O [psicanalista] Christian Dunker, no livro sobre a lógica do condomínio, fala bastante da situação brasileira. Em algum momento das políticas brasileiras, a gente decidiu fazer a privatização dos espaços públicos. Porque o espaço público é a maior arena das diferenças. Anda na rua que você vai ter contato com formas de vida diferentes. A gente fez opção pela privatização que foi criando uma circulação social restrita, onde eu tendo a ver menos o diferente e mais os iguais.

E isso se traduz nos detalhes, na forma de vestir, falar e pensar. Isso foi problematizado por ele como um movimento social amplo. Essa lógica dificulta o trato e a elaboração e o confronto com a diferença.
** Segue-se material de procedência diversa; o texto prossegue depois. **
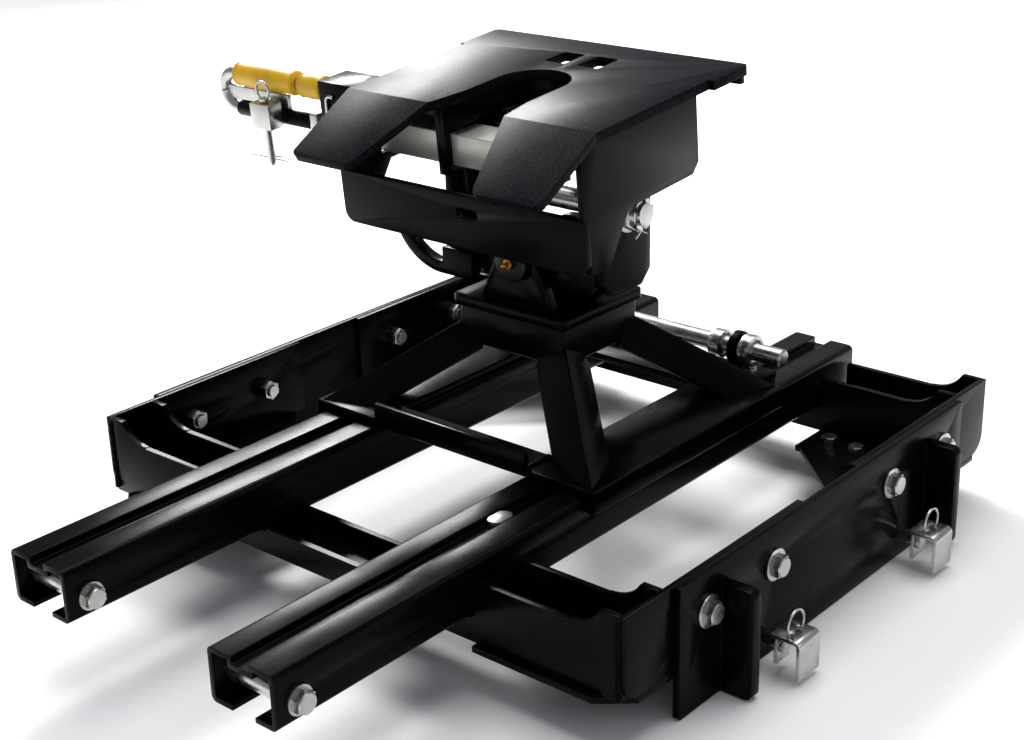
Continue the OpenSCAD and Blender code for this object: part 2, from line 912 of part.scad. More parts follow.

Se trata também de como a gente divide os espaços sociais, de quem a gente inclui e exclui dos espaços sociais. As escolas brasileiras tendem a ser segmentadas. Então na própria infância, a gente já vai colaborando para que a criança não se confronte muito com a diferença.

Você acredita que os políticos fazem uso dessa mobilização dos afetos para conquistar poder?

Acho sim, com a complicação de que muitos desses sujeitos que fazem mobilização desse campo afetivo para conseguir adeptos, eles mesmos são adeptos. A paixão deles está em questão, então eles convocam a paixão dos outros com base nas próprias paixões. Acho que muitos dos que mais convencem são aqueles que sim, são adeptos do que pregam. E eles estão cercados de manipuladores mais racionais, que estão fazendo mais deliberadamente a manipulação dos campos afetivos, para conseguir adeptos.

Agora retomo: um discurso como o de [Donald] Trump [presidente dos EUA] ou de Bolsonaro, é óbvio que tem alguém trabalhando para acentuar as paixões estridentes que esses sujeitos representam. Aí tem projeto político, dinheiro, jogo de poder, que entram em jogo outras máquinas e não só as afetivas. Acho que tem um agenciamento deliberado sim, junto com um cenário de presença de verdadeiros apaixonados. Que convocam, sensibilizam e têm uma conversa direta.


As opiniões expressas neste artigo não refletem, necessariamente, a opinião da Diálogos do Sul.